All that began to change on Monday morning when Robin Cook, the Foreign Secretary and architect of the "ethical dimension" to foreign policy, returned from his autumn break in France. Within hours Mr Cook and Tony Blair had spoken and concluded that Britain's stance was becoming unsustainable. Later, when the Prime Minister talked to one of Britain's chief critics, Jacques Santer, the President of the European Commission, the die was cast.

That the Government should have changed tack is not surprising. As one ally said: "Robin certainly did not want to go to the Labour Party conference with this building up, and with Britain being practically the only state with direct, daily air links to the `Great Satan' [Slobodan] Milosevic."

What has caused bafflement in European capitals is that the Foreign Office and Foreign Secretary could have been on such different courses.

It also shows the Foreign Office's lack of sensitivity with the situation on the ground in Kosovo where details are emerging of how troops under the command of Mr Milosevic have shot many ethnic Albanian civilians, and through a scorched-earth policy are fixing to let many more - hundreds of thousands - starve to death over the coming winter.

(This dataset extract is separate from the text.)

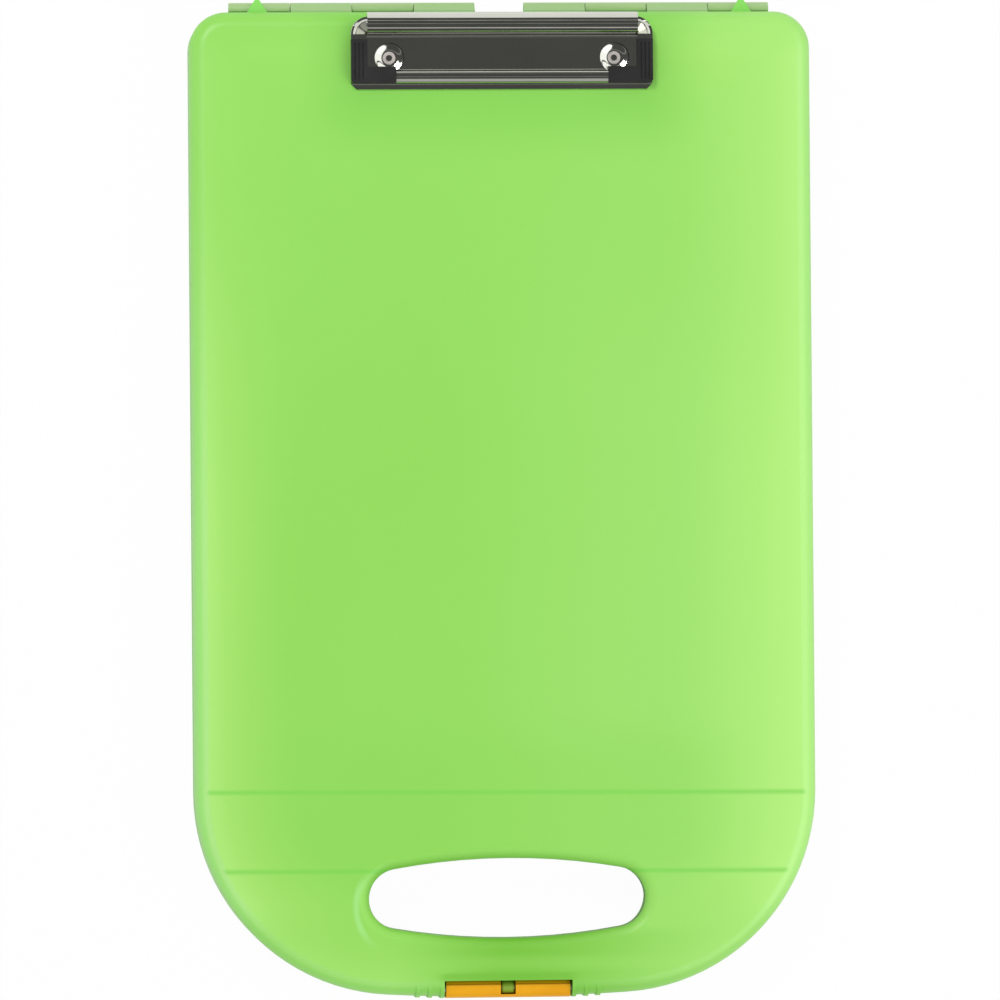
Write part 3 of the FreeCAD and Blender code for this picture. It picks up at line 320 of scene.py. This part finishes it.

Pressure for Nato intervention is building among the western allies amid signs that the rhetoric about sanctions is having no effect.

The upshot of Britain's muddled foreign policy is that once again questions are being asked about Mr Cook's stewardship of his department, about its ability to reflect and act on his priorities. After a year dominated by bad news, over his remarriage, the Queen's state visit to India and the Sandline "arms-to-Africa" affair, another row was just what Mr Cook could have done without.

Part of this was bad luck. The Foreign Secretary had worked through much of August and was on annual leave when the row over Serbian reprisals reached a climax. But even that shows a lack of a sure touch, because Mr Cook failed to attend one meeting at which the ban was discussed, the informal meeting of foreign ministers in Salzburg on 5 and 6 September. His decision to send Joyce Quin, the new Europe minister, was much criticised by other foreign ministers who saw it as evidence of arrogance, but Mr Cook himself was probably the main loser. Had he been in Salzburg and detected the determination of other nations to press ahead with the flight ban, despite their legal problems, Britain would probably not have found itself in such a corner.

In the event the informal meeting was a lost opportunity. One insider said: "Nobody has a bad word against Joyce but nobody sees her as a latterday Castlereagh either. At those meetings you are surrounded by officials and junior ministers at the FCO tend not to open their mouths."

But familiar Foreign Office problems were about to re-emerge. From the start, Mr Cook's dismissal of the diary secretary, and his announcement of a new ethical dimension to foreign policy, the Foreign Secretary's relationship with his department has been uneasy. His attempts to reform the Foreign Office, to widen its recruitment and to create new sources of foreign policy advice, have caused resentment. He was politically damaged by his marriage break-up. Mr Cook's allies began to suspect a low-level campaign of sniping by his own officials. Nor did the Sandline row, with the implication that some ministers had been poorly served by officials, improve internal cohesion. Here, if nothing else, was evidence of a divergence of thinking between minister and departments.

As with the Sandline case, the machinery at the Foreign Office was moving in a different direction. Because of a 1959 bilateral agreement with Yugoslavia on air services, Foreign Office lawyers argued that the ban - which had been agreed under the British presidency - could not be implemented until one year's notice had been given. At one level this reflects Britain's traditional diplomatic posture. As one official put it: "Britain has always been a stickler for the rules and this is a strength, not a weakness because it helps us to ensure that others stick to the rules too." But a legalistic line on sanctions against President Milosevic ignored the words and sentiments of Mr Cook on the subject. It failed to appreciate the comfort that such public disarray in the EU would give to the Serbs.

As such it reflects the continuing differences between the Foreign Secretary and the government department he wishes to modernise. As one ally of Mr Cook put it: "The Foreign Office is an institution which is used to imposing its pattern of thinking on ministers. Now it's confronted by ministers with ideas of their own. You can see the tensions which have not been fully worked out." None of which bodes well for Mr Cook.